Facebook has now agreed to implement several changes to the way Friend Finder works which the authorities deemed sufficient.

The authorities criticized Facebook after receiving many complaints from non-Facebook users which kept receiving unsolicited invitations from their email contacts.

The Friend Finder tool is designed to enable users to invite their friends and other email contacts to join Facebook. Users provide their credentials to various email and instant messaging services and their contacts are imported by Facebook.

Users can then choose to invite their contacts. This is not done automatically, but the default action is to send invitations to all the contacts.

The imported contact data is also used to suggest friends that are already on Facebook.

Facebook has agreed to make it clearer for users what they are doing and to suggest that they only send invitations to the people they actually know and think they may want to receive them.

Another change may be to not select all contacts by default and to enable the users choose the ones they want to invite.

Facebook and the German authorities have been in talks for the past seven months.
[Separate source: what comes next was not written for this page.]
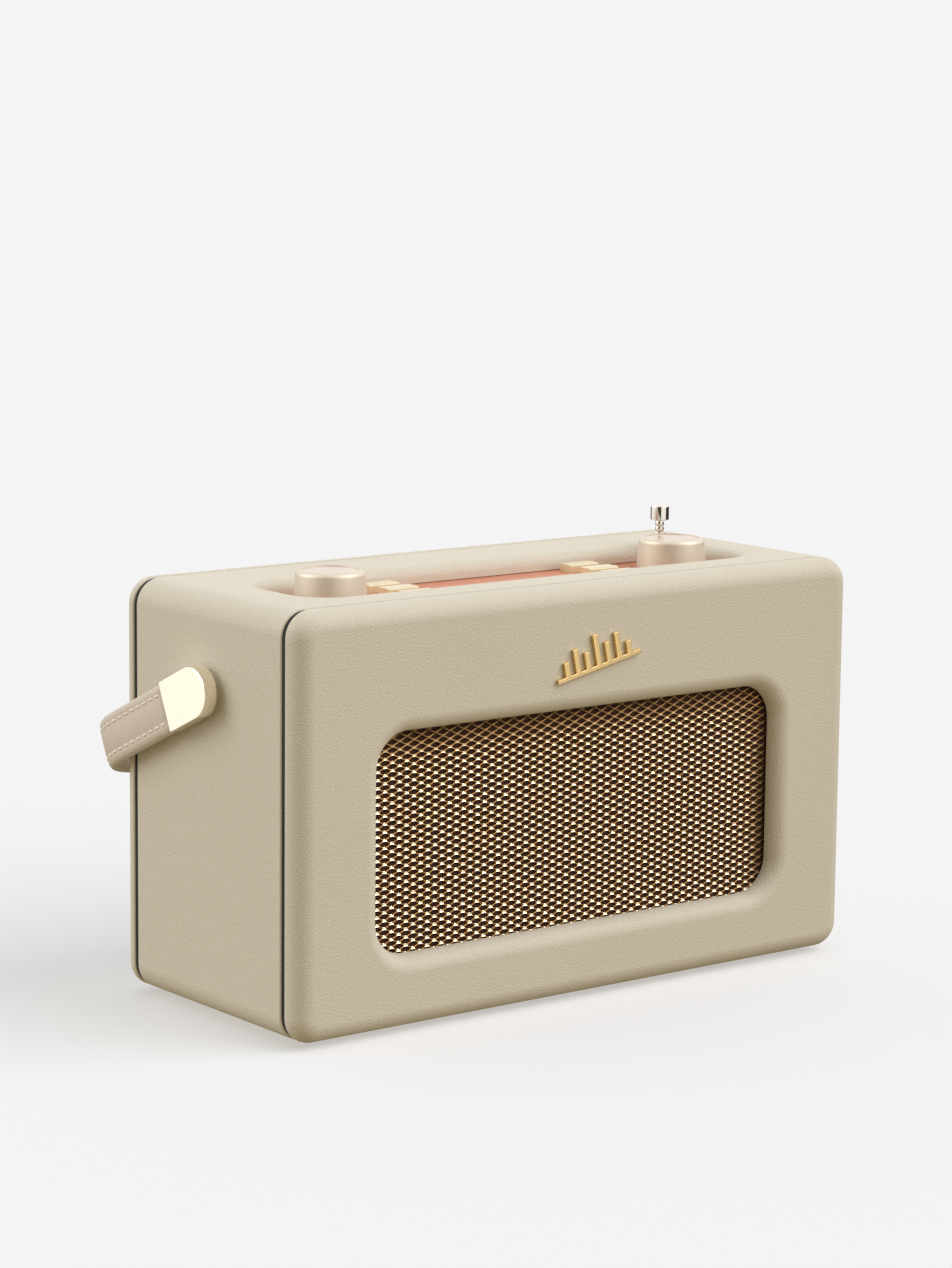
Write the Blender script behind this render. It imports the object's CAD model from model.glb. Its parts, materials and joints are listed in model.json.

Initially, privacy regulators wanted Facebook to remove Friend Finder altogether, but the two sides have reached a compromise.

German data privacy authorities have had a long scuttle with Google over several issues. A request from the German officials resulted in the discovery of the public WiFi data collection in Street View cars.

Germany is also the only country where Google agreed to enable users to have their houses removed from Street View before the service went live there.